Lo menos que se puede esperar de un presidente (o aspirante a serlo), sobre todo de la mayor potencia mundial, es que ni siquiera pase por su mente conspirar con otro país para obtener beneficios políticos o personales. Por ello, cuando el domingo 24 de marzo se dio a conocer que no existía prueba de que Donald Trump y sus más cercanos allegados electorales conspiraran con agentes rusos para interferir en las elecciones del 2016, su júbilo, difundido por Twitter en mayúsculas y con abundantes signos de admiración, ciertamente tenía fundamento. Sin embargo, su alegada victoria apenas es parcial, como veremos más adelante.
El viernes 22, tras casi dos años de pesquisas, el fiscal especial, Robert Mueller, designado por el Departamento de Justicia, rindió un informe sobre dos interrogantes que se le encomendó investigar: si miembros de la campaña de Trump y el entonces candidato habían conspirado con Rusia para interferir en las elecciones del 2016 y si habían tratado de obstruir la investigación federal que suscitó la primera sospecha.

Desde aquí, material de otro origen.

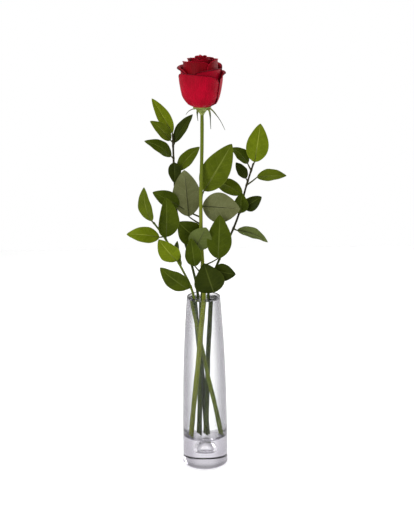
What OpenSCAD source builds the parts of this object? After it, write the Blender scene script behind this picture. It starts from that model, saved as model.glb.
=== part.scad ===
// Glass bud vase with a single rose and greenery.
// Origin: centre of the vase's underside. +Z up, the front of the arrangement faces -Y. Millimetres.

/* [Vase] */
// Height of the glass from the table to the rim
vase_h = 200; // [190:1:210]
// Radius of the foot
foot_r = 25.8; // [25:0.1:28]
// How much narrower the rim is than the foot, on the radius
taper = 7.2; // [6:0.1:7.4]
// How late up the wall the taper sets in: 1 is a straight cone
taper_power = 2.5; // [2:0.1:3]
// Glass wall at the rim
rim_wall = 2.2; // [1.8:0.1:2.4]
// Glass wall just above the solid base
low_wall = 2.8; // [2.4:0.1:3.2]
// Thickness of the solid glass base
base_h = 33; // [30:0.5:34]
// Radius of the polished edge under the foot
heel_r = 1.6; // [1:0.1:2.4]
// Width of the air bubble cast into the base
bubble_w = 19; // [14:0.5:22]
// Height of the air bubble
bubble_h = 9; // [6:0.5:12]
// Height of the bubble's centre above the table
bubble_z = 18; // [16:0.5:20]

/* [Rose] */
// Stem radius at the cut end
rose_cut_r = 2.4; // [2:0.1:2.5]
// Stem radius under the flower
rose_neck_r = 1.9; // [1.5:0.1:2.2]
// Height at which the petals start
bloom_z = 411; // [410:0.5:412]
// How far the flower stands to the right of the vase's axis
bloom_x = 0.7; // [0:0.1:1.5]
// Widest radius of the flower's cup
bloom_r = 23.5; // [22:0.5:25]
// How far the lips of the outer petals turn out beyond the cup
lip_out = 2.8; // [1:0.1:3]
// Height of the heart above the petals' start
heart_h = 55; // [52:0.5:56]
// Number of petals, outside to inside
petals = 15; // [10:1:15]
// Thickness of a petal
petal_t = 0.5; // [0.3:0.1:0.6]

/* [Greenery] */
// Stem radius at the cut end
green_cut_r = 2; // [1.6:0.1:2.1]
// Stem radius at the growing tip
green_tip_r = 1; // [0.7:0.1:1.3]
// Thickness of a leaf blade
leaf_t = 0.6; // [0.4:0.1:0.8]
// Radius of a leaf stalk
stalk_r = 0.8; // [0.6:0.1:0.9]
// Height of the midrib under the blade
rib_h = 0.7; // [0.4:0.1:0.9]

/* [Hidden] */
$fn = 48;
floor_z = base_h;
cut_z = floor_z + 1.5;     // the cut stems stand just clear of the glass floor
wall_steps = 16;
seam = 0.15;               // what grows on a stem stands this far off it, so that each is a piece
rim_r = foot_r - taper;

// Stem routes, cut end first. The first stretch is straight from the floor to above the rim.
rose_route = [[-13, -5, cut_z], [1.3, -2.8, 205], [-1.5, -2, 250], [-2, -1, 314],
              [0.5, 0, 370], [bloom_x, 0, 404]];
center_route = [[-4.5, 6.2, cut_z], [-1.5, 8.5, 205], [-2, 9, 290], [-0.5, 8.6, 313]];
left_tall_route = [[1.5, 11, cut_z], [-6.5, 12, 205], [-17, 15, 250], [-26, 18, 275],
                   [-30.5, 21, 292], [-31, 24, 330], [-32, 24, 378]];
left_low_route = [[13.5, 2, cut_z], [-11.5, 2, 205], [-20, -6, 225], [-28, -12, 243],
                  [-39.5, -18, 269], [-53, -21, 288]];
right_route = [[0.5, 5.5, cut_z], [5, 11.5, 205], [12.5, 14, 225], [24, 17, 250],
               [34.5, 19, 272], [42, 20, 289], [47.5, 21, 316], [57, 21, 345]];

// Leaves: [where the stalk leaves the stem, blade's base, blade's tip, blade's width, roll].
// At roll 0 the upper side faces the front, and at roll 180 the underside does.
left_tall_leaves = [
    [[-32, 24, 377], [-32.5, 24, 380], [-54, 20, 419], 15, -20],
    [[-31.7, 24, 366], [-34.5, 23, 372], [-56, 15, 395], 15, -35],
    [[-31.6, 24, 360], [-30, 25, 369], [-10, 33, 400], 15, 35],
    [[-31.2, 24, 350], [-34, 24, 354], [-63, 17, 373], 16, -40],
    [[-31, 24, 335], [-27.5, 25, 338], [-2.5, 34, 363.5], 16, 25],
    [[-31.1, 24, 345], [-31, 20.5, 348], [-31, 14, 326], 15, 10],
];
left_low_leaves = [
    [[-53, -21, 288], [-55, -21, 290], [-63, -24, 328], 17, 30],
    [[-40, -18.1, 269.5], [-39.8, -20, 272], [-38.5, -27, 317], 27, -10],
    [[-42.5, -18.7, 273.5], [-47, -19.5, 272], [-83, -22, 276.5], 18, -30],
    [[-28.6, -12.3, 244.4], [-29, -15, 244], [-48, -27, 271], 22, 10],
    [[-25, -9.8, 236], [-24.5, -11, 238], [-28, -17, 267], 15, 60],
    [[-14.5, -0.9, 212], [-17.5, -6, 209.5], [-47, -25, 238], 22, 10],
];
center_leaves = [
    [[-2, 8.9, 277], [-15, 7, 289], [-19.5, 6, 342], 31, 180],
    [[-0.5, 8.6, 312], [2, 8.5, 317], [33, 5, 370], 30, 0],
    [[-1.6, 8.9, 297], [-0.5, 5.5, 300.5], [41.5, -6, 299.5], 33, 180],
    [[-1.8, 8.8, 256], [-4, 6, 261], [-27, 7, 283], 27, 0],
    [[-1.7, 8.7, 240], [-9, -9, 254], [4, -17, 282], 25, 180],
    [[-1.6, 8.6, 222], [-9, -8, 236], [-13, -14, 269], 18, 0],
    [[-1.5, 8.5, 209], [11.5, -8, 205.5], [1, -17, 241], 33, 0],
    [[-1.7, 8.6, 229], [16.5, -6, 244], [19, -6.5, 293], 27, 0],
    [[-1.6, 8.5, 215], [11, -6, 231], [36, -9, 226], 20, 0],
    [[-2, 9, 286], [-26, 9.5, 300], [-55, 8, 317], 18, -20],
];
right_leaves = [
    [[57, 21, 344], [58, 21, 347], [65, 19, 390], 24, 0],
    [[49, 21, 320.5], [61, 21, 330], [94, 19, 332], 15, 35],
    [[54.5, 21, 337.3], [51, 22, 345], [33.5, 28, 363], 15, -35],
    [[50.5, 21, 325], [49, 22.5, 328], [38, 29, 346], 12, -20],
    [[46, 20.7, 308.6], [45, 22.5, 310.5], [13, 37, 324], 18, -30],
    [[43.3, 20.2, 295.4], [46, 19, 296], [66, 15, 309], 19, 20],
    [[42, 20, 289], [42.5, 17.5, 290.5], [43.5, 10, 315], 17, 0],
    [[34.5, 19, 272], [38, 17.5, 270.5], [73, 8, 259], 17, 145],
    [[8, 12.5, 213], [9, 11, 211], [22, 9, 228], 11, 0],
];
// Sepals, in the same form as leaves
sepals = [
    [[-4, 0, 409.5], [-9, -1, 409.2], [-17, -3, 403], 3.5, -30],
    [[-2.5, -4, 409], [-5, -7, 405], [-4, -9, 397], 3.5, 0],
    [[4.5, -4, 409], [8, -6, 405.5], [10, -8, 388], 3.5, 0],
    [[6, -1, 409], [10.5, -2, 404.5], [25.5, -6, 386.5], 3.5, 20],
    [[5, 3.5, 409.5], [10.5, 4, 408.5], [15.5, 6, 402], 3.5, 40],
];

SPRIGS = [["center", center_route, center_leaves], ["left_tall", left_tall_route, left_tall_leaves],
          ["left_low", left_low_route, left_low_leaves], ["right", right_route, right_leaves]];

glass = [0.85, 0.9, 0.92, 0.4];
stem_green = [0.38, 0.48, 0.16];
leaf_green = [0.22, 0.36, 0.06];
rose_red = [0.7, 0.02, 0.06];

function outer_r(z) = foot_r - taper * pow(z / vase_h, taper_power);
function wall(z) = low_wall + (rim_wall - low_wall) * (z - floor_z) / (vase_h - floor_z);
function arc(cx, cz, r, from, to, n) =
    [for (i = [0:n]) let (a = from + (to - from) * i / n) [cx + r * cos(a), cz + r * sin(a)]];
function unit(v) = v / norm(v);

// One blown and cut piece of glass: solid base, tapering wall, round fire-polished lip
module vase() {
    lip = rim_wall / 2;
    lip_z = vase_h - lip;
    corner_r = 4;
    floor_r = outer_r(floor_z) - low_wall;
    outside = [for (i = [0:wall_steps])
        let (z = heel_r + (lip_z - heel_r) * i / wall_steps) [outer_r(z), z]];
    inside = [for (i = [wall_steps:-1:0])
        let (z = floor_z + corner_r + (lip_z - floor_z - corner_r) * i / wall_steps)
        [outer_r(z) - wall(z), z]];
    color(glass) difference() {
        rotate_extrude() polygon(concat(
            [[0, 0]],
            arc(outer_r(heel_r) - heel_r, heel_r, heel_r, -90, -15, 4),
            outside,
            arc(outer_r(lip_z) - lip, lip_z, lip, 22.5, 157.5, 6),
            inside,
            arc(floor_r - corner_r, floor_z + corner_r, corner_r, -15, -90, 4),
            [[0, floor_z]]));
        rotate_extrude() polygon([for (i = [0:12]) let (a = -90 + 15 * i)
            [max(0, bubble_w / 2 * cos(a)), bubble_z + bubble_h / 2 * sin(a)]]);
    }
}

// A tapering stem along a route, with a slightly swollen knot at each bend
module stem(route, r_start, r_end) {
    last = len(route) - 1;
    heights = [for (p = route) p[2]];
    function radius(i) = r_start + (r_end - r_start)
        * (heights[i] - heights[0]) / (heights[last] - heights[0]);
    for (i = [0:last - 1])
        rod(route[i], route[i + 1], radius(i), radius(i + 1));
    for (i = [1:last - 1])
        translate(route[i]) sphere(r = radius(i) * 1.12);
}

// A leaf of a sprig, its stalk cut to seat on the sprig's stem
module sprig_leaf(spec, route) difference() {
    leaf(spec, leaf_t, rib_h, stalk_r);
    stem(route, green_cut_r + seam, green_tip_r + seam);
}

module rod(from, to, r1, r2) {
    d = to - from;
    translate(from) rotate([0, acos(d[2] / norm(d)), atan2(d[1], d[0])])
        cylinder(h = norm(d), r1 = r1, r2 = r2);
}

// Half the width of a blade at a share t of its length, as a share of its greatest half width
function blade_half(t) = pow(sin(180 * pow(t, 0.82)), 0.9) * (1 - 0.1 * t);

// A flat blade with a midrib under it, on a round stalk that starts inside the stem
module leaf(spec, thickness, rib, stalk) {
    from = spec[0];
    base = spec[1];
    tip = spec[2];
    half = spec[3] / 2;
    length = norm(tip - base);
    along = unit(tip - base);
    facing = unit([0, -1, 0] - ([0, -1, 0] * along) * along);
    side = cross(facing, along);
    up = facing * cos(spec[4]) + side * sin(spec[4]);
    across = cross(up, along);
    steps = 9;
    edge = [for (i = [0:steps]) let (t = i / steps) [length * t, half * blade_half(t)]];
    other = [for (i = [steps - 1:-1:1]) [edge[i][0], -edge[i][1]]];
    rib_w = stalk * 0.9;
    multmatrix([[along[0], across[0], up[0], base[0]],
                [along[1], across[1], up[1], base[1]],
                [along[2], across[2], up[2], base[2]],
                [0, 0, 0, 1]]) {
        translate([0, 0, -thickness / 2]) linear_extrude(thickness)
            polygon(concat(edge, other));
        translate([0, 0, -thickness / 2 - rib]) linear_extrude(rib + thickness / 2)
            polygon([[-0.5, rib_w], [length * 0.8, 0], [-0.5, -rib_w]]);
    }
    rod(from, base + along * 0.4, stalk, stalk);
}

// The green cup under the petals with its five drooping sepals, grown in one piece
module rose_calyx() {
    top_r = 9;
    top_z = bloom_z - seam;
    stem_top = rose_route[5][2];
    color(stem_green) {
        translate([bloom_x, 0, 0]) rotate_extrude()
            polygon([[0, stem_top + seam], [2.6, stem_top + seam], [5.2, 406.2], [7.6, 408.6],
                     [top_r, top_z], [0, top_z]]);
        for (s = sepals) leaf(s, leaf_t, rib_h / 2, stalk_r);
    }
}

// Radius of the cup at a height above the petals' start, as a share of its widest
function cup(h) = 0.36 + 0.64 * pow(min(1, max(0, h / 30)), 0.3);

// Petal i of the spiral, counted from the outside: a curved shell nested inside petal i - 3
module petal(i) {
    outer_heights = [35.5, 39, 43.5, 41, 47];
    outer = len(outer_heights);
    share = 1 - 0.84 * (i - 1) / petals;
    last = outer_heights[outer - 1];
    height = i <= outer ? outer_heights[i - 1]
        : last + (heart_h - 1 - last) * sqrt((i - outer) / (petals - outer));
    lip = i <= outer ? lip_out : 0;
    steps = 10;
    outside = [for (k = [0:steps]) let (h = height * k / steps)
        [bloom_r * share * cup(h) + lip * pow(k / steps, 8), h]];
    inside = [for (k = [steps:-1:0]) [outside[k][0] - petal_t, outside[k][1]]];
    color(rose_red) translate([bloom_x, 0, bloom_z]) rotate([0, 0, 60 + i * 137.5])
        rotate_extrude(angle = i <= outer ? 122 : 132) polygon(concat(outside, inside));
}

// The rolled heart of the flower
module rose_heart() {
    r = 2.2;
    color(rose_red) translate([bloom_x, 0, bloom_z]) rotate_extrude()
        polygon([[0, 0], [1, 0], [r, 14], [r, heart_h - 10], [1, heart_h], [0, heart_h]]);
}

vase();
color(stem_green) stem(rose_route, rose_cut_r, rose_neck_r);  // rose_stem
rose_calyx();
for (i = [1:petals])
    petal(i);
rose_heart();
for (s = SPRIGS) {
    color(stem_green) stem(s[1], green_cut_r, green_tip_r);
    for (i = [1:len(s[2])])
        color(leaf_green) sprig_leaf(s[2][i - 1], s[1]);
}
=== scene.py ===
"""Glass bud vase with one red rose and four sprigs of greenery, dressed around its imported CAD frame."""

import math
import random

import bpy
import numpy as np
from mathutils import Matrix, Vector


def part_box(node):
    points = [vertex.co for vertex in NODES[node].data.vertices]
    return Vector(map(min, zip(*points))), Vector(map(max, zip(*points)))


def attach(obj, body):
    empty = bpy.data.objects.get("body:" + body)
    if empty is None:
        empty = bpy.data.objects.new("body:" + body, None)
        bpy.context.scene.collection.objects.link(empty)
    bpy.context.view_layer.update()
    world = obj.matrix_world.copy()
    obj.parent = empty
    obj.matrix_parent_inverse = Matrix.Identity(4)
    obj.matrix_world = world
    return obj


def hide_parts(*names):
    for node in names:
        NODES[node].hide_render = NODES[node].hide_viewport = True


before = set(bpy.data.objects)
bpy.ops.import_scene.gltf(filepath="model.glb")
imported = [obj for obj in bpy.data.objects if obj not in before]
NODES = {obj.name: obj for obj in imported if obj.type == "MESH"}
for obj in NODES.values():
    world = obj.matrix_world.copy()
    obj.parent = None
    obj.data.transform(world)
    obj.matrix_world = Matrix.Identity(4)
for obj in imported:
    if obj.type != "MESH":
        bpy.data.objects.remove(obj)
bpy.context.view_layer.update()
scene = bpy.context.scene
MM = 0.001


# ---------------------------------------------------------------- small helpers
def unit(v):
    return v / max(float(np.linalg.norm(v)), 1e-12)


def smooth_step(x, low, high):
    t = np.clip((x - low) / (high - low), 0.0, 1.0)
    return t * t * (3 - 2 * t)


def hash01(name, salt=0):
    """A repeatable number from 0 to 1 for a piece's name."""
    return random.Random(f"{name}/{salt}").random()


def node_points(name):
    """A CAD node's vertices in the row frame, in metres."""
    mesh = NODES[name].data
    pts = np.empty(len(mesh.vertices) * 3)
    mesh.vertices.foreach_get("co", pts)
    return pts.reshape(-1, 3)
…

Aún no se conoce el informe completo, de aproximadamente 400 páginas. Lo único divulgado sobre su contenido es un escueto resumen de cuatro folios enviado al Congreso el domingo 24 por el fiscal general, William Barr, quien de inmediato lo hizo público. “La investigación no determinó que miembros de la campaña de Trump conspiraran o coordinaran con el gobierno ruso en sus actividades de interferencia electoral”, es la primera conclusión atribuida a Mueller. La segunda, mucho menos clara, resulta comprometedora desde el punto de vista ético y político, aunque, quizá, no judicial: sobre la posible obstrucción de justicia, el fiscal especial estableció que “si bien el reporte no concluye que el presidente cometiera un delito, tampoco lo exonera” de haberlo cometido.
El fiscal Barr, en ese mismo resumen, declaró que le corresponde a él analizar los hechos que respaldan esa ambigua afirmación de Mueller y determinar si cabe emprender algún proceso contra el presidente. Su respuesta, negativa, ha generado sospechas, por venir de alguien nombrado por el propio Trump. Estas solo podrán aclararse cuando se divulgue el informe completo, algo que ocurrirá a mediados de abril, aunque despojado de lo que el Departamento de Justicia considera “información sensible”.
Más allá de ambas conclusiones, a lo largo de la investigación de Mueller quedó demostrado, entre otras cosas, que Rusia sí intervino en el proceso electoral con el propósito de ayudar a Trump; que personal del más alto nivel de su campaña se reunió reiteradamente con agentes rusos (aunque esto no constituya, técnicamente, conspiración); que Trump mantuvo gestiones activas para hacer negocios en Rusia por mayor tiempo del que había reconocido en público; y que su círculo más cercano de colaboradores estuvo plagado de gente deshonesta y mentirosa.
Paul Manafort, su jefe de campaña durante tres meses, fue acusado de mentir repetidamente a investigadores federales; además, está cumpliendo una pena de siete años por lavado de dinero y otros delitos cometidos como parte de negocios en Ucrania. El asesor Roger Stone fue arrestado en enero y deberá responder por cargos de afirmaciones falsas, obstrucción de la justicia y presiones a testigos. Michael Cohen, abogado personal de Trump, admitió haber cometido siete tipos de delitos financieros, y pronto comenzará a purgar una pena de tres años. Michael Flynn, el primer consejero de seguridad nacional del presidente, se declaró culpable de mentir al FBI, y también está preso.
Como si lo anterior fuera poco, fiscales federales de Nueva York han implicado a Trump en la violación de las normas que regulan el financiamiento electoral, al instruir al abogado Cohen que pagara altas sumas a dos mujeres para evitar que revelaran, durante la campaña, supuestas relaciones extramaritales con él. También ha sido acusado de falsificar declaraciones de impuestos, exagerar ingresos para obtener financiamiento bancario en ciertos proyectos y violar las normas constitucionales que impiden a un presidente verse favorecido por el dinero de Estados extranjeros (en este caso, mediante un hotel de su propiedad en Washintgon).
Sin duda, el presidente Trump puede dormir aliviado al saber que no deberá enfrentar a los tribunales por conspirar con Rusia y, probablemente, tampoco por obstruir la justicia. Pero las sombras y cargos que aún pesan sobre él y múltiples colaboradores se mantienen como motivos de gran preocupación sobre su carácter, su conducta y su ética. Para la democracia estadounidense, no es motivo de celebración. Todo lo contrario.